**Job:**
Copy every line, leaving nothing out and adding nothing.

**Provided data:**
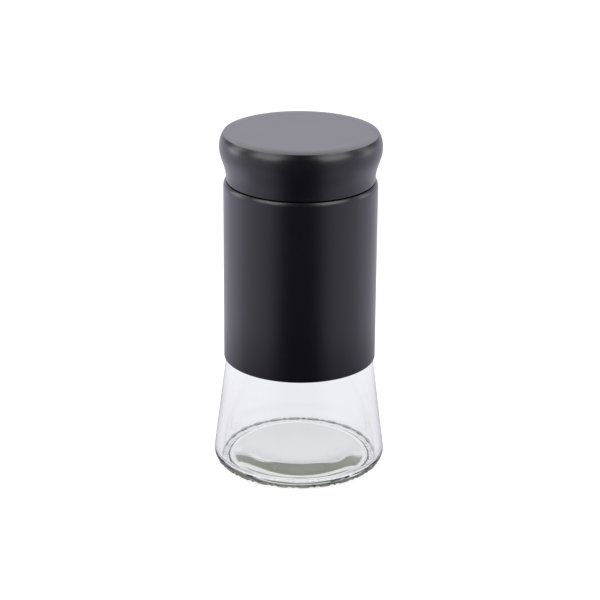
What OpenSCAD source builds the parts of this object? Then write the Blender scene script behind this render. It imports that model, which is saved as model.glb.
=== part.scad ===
// Pepper mill that is turned upside down to grind. A flared glass jar is the grip, the black
// sleeve above it turns the ring burr, and a lift-off cap covers the burrs and the grind adjuster.
// Origin: centre of the face that the jar stands on. +Z points up to the cap.

/* [Glass jar] */
// Largest radius of the flared foot
foot_r = 32.5; // [31:0.5:36]
// Radius of the rounded heel under the foot
heel_r = 3; // [2:0.25:4]
// Height of glass that shows below the sleeve
show_h = 42.2; // [36:0.2:50]
// Gap between the glass and the sleeve's lower edge
jar_gap = 0.4; // [0.3:0.05:0.6]
// Height of the jar up to its rim
jar_h = 94; // [90:0.5:100]
// Thickness of the jar's side wall
jar_wall = 2.8; // [2.2:0.1:3.2]
// Height of the jar's inner floor
floor_h = 5.4; // [4.5:0.1:8]
// Radius of the inner corner between floor and wall
floor_corner = 3.2; // [2:0.2:5]
// Width of the flat ring that the jar stands on
stand_w = 2.1; // [1.5:0.1:3]
// Depth of the hollow under the jar, inside the standing ring
punt_h = 0.8; // [0.5:0.1:1.5]
// Outer radius of the neck
neck_r = 21; // [20:0.1:21.3]
// Wall of the neck
neck_wall = 2.5; // [2:0.1:3]
// Height of the neck above the shoulder
neck_h = 16; // [15:0.5:18]
// Height of the rounded shoulder below the neck
shoulder_h = 4; // [3:0.5:6]
// Lean of the glass inside the sleeve, in degrees
hidden_lean = 7.125; // [6:0.125:7.5]

/* [Jar thread] */
// Rise of the thread in one turn
lead = 4; // [3.5:0.1:4.5]
// Height of the thread's lower end above the foot of the neck
thread_up = 4.5; // [4:0.1:5]
// Height of the ridge on the glass
ridge_h = 1.4; // [1.1:0.1:1.5]
// Width of a ridge at its root
ridge_root_w = 2; // [1.6:0.1:2]
// Width of a ridge at its crest
ridge_crest_w = 0.9; // [0.7:0.1:1]
// Radial clearance between each crest and the wall across from it
thread_gap = 0.4; // [0.3:0.05:0.5]
// Length of each ridge, in degrees of turn
ridge_turn = 450; // [360:10:500]
// How far the collar's ridge starts after the glass ridge, in degrees
ridge_lag = 100; // [90:5:120]

/* [Collar, seal and spider] */
// Thickness of the jar seal
seal_h = 0.8; // [0.6:0.1:1.2]
// Wall of the collar between its thread and the journal
collar_wall = 1.8; // [1.6:0.1:2]
// Height of the collar's lower flange
flange_h = 3.5; // [3:0.25:4.5]
// How far the lower flange stands out from the journal
flange_out = 1.4; // [1.2:0.1:1.5]
// Thickness of the collar's top flange
collar_top_h = 1.5; // [1.2:0.1:2]
// Thickness of the steel spider
spider_h = 1.5; // [1:0.1:2]
// Width of each spider arm
arm_w = 3.2; // [2.5:0.1:4]
// Radius of the spider's hub
hub_r = 5.4; // [5:0.1:6]
// Height of the spider's hub
hub_h = 2; // [1.8:0.1:2.3]

/* [Head bearing] */
// Length of the housing's running bore on the journal
bearing_h = 6.3; // [5:0.1:6.5]
// Thickness of the glide washer
washer_h = 0.8; // [0.6:0.1:1]
// Thickness of the split retaining ring
split_h = 1; // [0.8:0.1:1.2]
// Depth of the retaining ring's groove in the journal
groove_d = 1; // [0.8:0.1:1.1]

/* [Burrs] */
// Outer radius of the ring burr
ring_r = 17.5; // [17:0.1:18]
// Height of the ring burr
ring_h = 9; // [8:0.25:10]
// Bore radius of the ring burr where the corns enter
ring_in_r = 10.5; // [10:0.1:11.5]
// Bore radius of the ring burr where the pepper leaves
ring_out_r = 13.9; // [13.5:0.1:14.2]
// Radius of the inner burr where the corns enter
burr_in_r = 7.6; // [7.4:0.1:8]
// Radial grinding gap at the outlet
grind_gap = 0.6; // [0.5:0.05:0.8]
// Number of grooves in the inner burr
burr_grooves = 12; // [8:1:16]
// Number of grooves in the ring burr
ring_grooves = 18; // [12:1:22]
// Depth of a burr groove
groove_h = 1.1; // [0.8:0.1:1.3]
// Lean of the grooves in the inner burr, in degrees
groove_lean = 16; // [0:1:20]
// Radius of the moulded core in the inner burr
core_r = 6.2; // [6:0.1:6.3]
// Thickness of the core's top flange
core_flange_h = 1; // [0.8:0.1:1.5]
// How far the core's top flange stands out over the inner burr
core_flange_out = 3.8; // [3:0.1:4]

/* [Spindle and spring] */
// Side of the spindle's square shank
shank_w = 5; // [4.6:0.1:5.2]
// Radius of the spindle's threaded end
screw_r = 2.5; // [2:0.1:2.5]
// Height of the spindle's head
head_h = 2.4; // [2:0.1:3]
// Corner radius of the spindle's six-sided head
head_r = 5; // [4.6:0.1:5.4]
// Wire diameter of the spring
wire_d = 0.8; // [0.6:0.05:0.9]
// Mean radius of the spring
coil_r = 4.25; // [4.15:0.05:4.3]
// Turns of the spring
coil_turns = 4; // [3:0.5:5]
// Depth of the spring's pocket in the core
pocket_h = 5; // [4:0.25:6]

/* [Adjuster] */
// Radius of the adjuster knob
knob_r = 8.5; // [7.5:0.25:9.5]
// Height of the adjuster knob
knob_h = 9.6; // [9:0.2:11]
// Number of finger flutes round the knob
knob_flutes = 18; // [12:1:24]
// Radius of a finger flute
flute_r = 0.9; // [0.6:0.1:1.1]
// Corner radius of the six-sided brass nut
nut_r = 4.4; // [4.2:0.1:5]
// Height of the brass nut
nut_h = 5.5; // [4.5:0.25:6]
// Thickness of the steel washer under the nut
burr_washer_h = 0.6; // [0.5:0.1:0.8]

/* [Head] */
// Outer radius of the sleeve
sleeve_r = 28.5; // [28.2:0.1:30]
// Thickness of the sleeve's steel
sleeve_wall = 0.5; // [0.4:0.05:0.6]
// Radius of the sleeve's rounded shoulder
sleeve_round = 2; // [1.5:0.1:2.5]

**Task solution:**
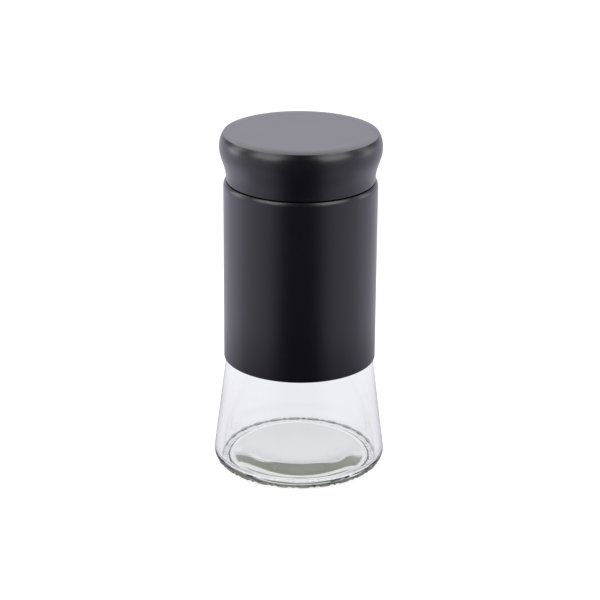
What OpenSCAD source builds the parts of this object? Then write the Blender scene script behind this render. It imports that model, which is saved as model.glb.
=== part.scad ===
// Pepper mill that is turned upside down to grind. A flared glass jar is the grip, the black
// sleeve above it turns the ring burr, and a lift-off cap covers the burrs and the grind adjuster.
// Origin: centre of the face that the jar stands on. +Z points up to the cap.

/* [Glass jar] */
// Largest radius of the flared foot
foot_r = 32.5; // [31:0.5:36]
// Radius of the rounded heel under the foot
heel_r = 3; // [2:0.25:4]
// Height of glass that shows below the sleeve
show_h = 42.2; // [36:0.2:50]
// Gap between the glass and the sleeve's lower edge
jar_gap = 0.4; // [0.3:0.05:0.6]
// Height of the jar up to its rim
jar_h = 94; // [90:0.5:100]
// Thickness of the jar's side wall
jar_wall = 2.8; // [2.2:0.1:3.2]
// Height of the jar's inner floor
floor_h = 5.4; // [4.5:0.1:8]
// Radius of the inner corner between floor and wall
floor_corner = 3.2; // [2:0.2:5]
// Width of the flat ring that the jar stands on
stand_w = 2.1; // [1.5:0.1:3]
// Depth of the hollow under the jar, inside the standing ring
punt_h = 0.8; // [0.5:0.1:1.5]
// Outer radius of the neck
neck_r = 21; // [20:0.1:21.3]
// Wall of the neck
neck_wall = 2.5; // [2:0.1:3]
// Height of the neck above the shoulder
neck_h = 16; // [15:0.5:18]
// Height of the rounded shoulder below the neck
shoulder_h = 4; // [3:0.5:6]
// Lean of the glass inside the sleeve, in degrees
hidden_lean = 7.125; // [6:0.125:7.5]

/* [Jar thread] */
// Rise of the thread in one turn
lead = 4; // [3.5:0.1:4.5]
// Height of the thread's lower end above the foot of the neck
thread_up = 4.5; // [4:0.1:5]
// Height of the ridge on the glass
ridge_h = 1.4; // [1.1:0.1:1.5]
// Width of a ridge at its root
ridge_root_w = 2; // [1.6:0.1:2]
// Width of a ridge at its crest
ridge_crest_w = 0.9; // [0.7:0.1:1]
// Radial clearance between each crest and the wall across from it
thread_gap = 0.4; // [0.3:0.05:0.5]
// Length of each ridge, in degrees of turn
ridge_turn = 450; // [360:10:500]
// How far the collar's ridge starts after the glass ridge, in degrees
ridge_lag = 100; // [90:5:120]

/* [Collar, seal and spider] */
// Thickness of the jar seal
seal_h = 0.8; // [0.6:0.1:1.2]
// Wall of the collar between its thread and the journal
collar_wall = 1.8; // [1.6:0.1:2]
// Height of the collar's lower flange
flange_h = 3.5; // [3:0.25:4.5]
// How far the lower flange stands out from the journal
flange_out = 1.4; // [1.2:0.1:1.5]
// Thickness of the collar's top flange
collar_top_h = 1.5; // [1.2:0.1:2]
// Thickness of the steel spider
spider_h = 1.5; // [1:0.1:2]
// Width of each spider arm
arm_w = 3.2; // [2.5:0.1:4]
// Radius of the spider's hub
hub_r = 5.4; // [5:0.1:6]
// Height of the spider's hub
hub_h = 2; // [1.8:0.1:2.3]

/* [Head bearing] */
// Length of the housing's running bore on the journal
bearing_h = 6.3; // [5:0.1:6.5]
// Thickness of the glide washer
washer_h = 0.8; // [0.6:0.1:1]
// Thickness of the split retaining ring
split_h = 1; // [0.8:0.1:1.2]
// Depth of the retaining ring's groove in the journal
groove_d = 1; // [0.8:0.1:1.1]

/* [Burrs] */
// Outer radius of the ring burr
ring_r = 17.5; // [17:0.1:18]
// Height of the ring burr
ring_h = 9; // [8:0.25:10]
// Bore radius of the ring burr where the corns enter
ring_in_r = 10.5; // [10:0.1:11.5]
// Bore radius of the ring burr where the pepper leaves
ring_out_r = 13.9; // [13.5:0.1:14.2]
// Radius of the inner burr where the corns enter
burr_in_r = 7.6; // [7.4:0.1:8]
// Radial grinding gap at the outlet
grind_gap = 0.6; // [0.5:0.05:0.8]
// Number of grooves in the inner burr
burr_grooves = 12; // [8:1:16]
// Number of grooves in the ring burr
ring_grooves = 18; // [12:1:22]
// Depth of a burr groove
groove_h = 1.1; // [0.8:0.1:1.3]
// Lean of the grooves in the inner burr, in degrees
groove_lean = 16; // [0:1:20]
// Radius of the moulded core in the inner burr
core_r = 6.2; // [6:0.1:6.3]
// Thickness of the core's top flange
core_flange_h = 1; // [0.8:0.1:1.5]
// How far the core's top flange stands out over the inner burr
core_flange_out = 3.8; // [3:0.1:4]

/* [Spindle and spring] */
// Side of the spindle's square shank
shank_w = 5; // [4.6:0.1:5.2]
// Radius of the spindle's threaded end
screw_r = 2.5; // [2:0.1:2.5]
// Height of the spindle's head
head_h = 2.4; // [2:0.1:3]
// Corner radius of the spindle's six-sided head
head_r = 5; // [4.6:0.1:5.4]
// Wire diameter of the spring
wire_d = 0.8; // [0.6:0.05:0.9]
// Mean radius of the spring
coil_r = 4.25; // [4.15:0.05:4.3]
// Turns of the spring
coil_turns = 4; // [3:0.5:5]
// Depth of the spring's pocket in the core
pocket_h = 5; // [4:0.25:6]

/* [Adjuster] */
// Radius of the adjuster knob
knob_r = 8.5; // [7.5:0.25:9.5]
// Height of the adjuster knob
knob_h = 9.6; // [9:0.2:11]
// Number of finger flutes round the knob
knob_flutes = 18; // [12:1:24]
// Radius of a finger flute
flute_r = 0.9; // [0.6:0.1:1.1]
// Corner radius of the six-sided brass nut
nut_r = 4.4; // [4.2:0.1:5]
// Height of the brass nut
nut_h = 5.5; // [4.5:0.25:6]
// Thickness of the steel washer under the nut
burr_washer_h = 0.6; // [0.5:0.1:0.8]

/* [Head] */
// Outer radius of the sleeve
sleeve_r = 28.5; // [28.2:0.1:30]
// Thickness of the sleeve's steel
sleeve_wall = 0.5; // [0.4:0.05:0.6]
// Radius of the sleeve's rounded shoulder
sleeve_round = 2; // [1.5:0.1:2.5]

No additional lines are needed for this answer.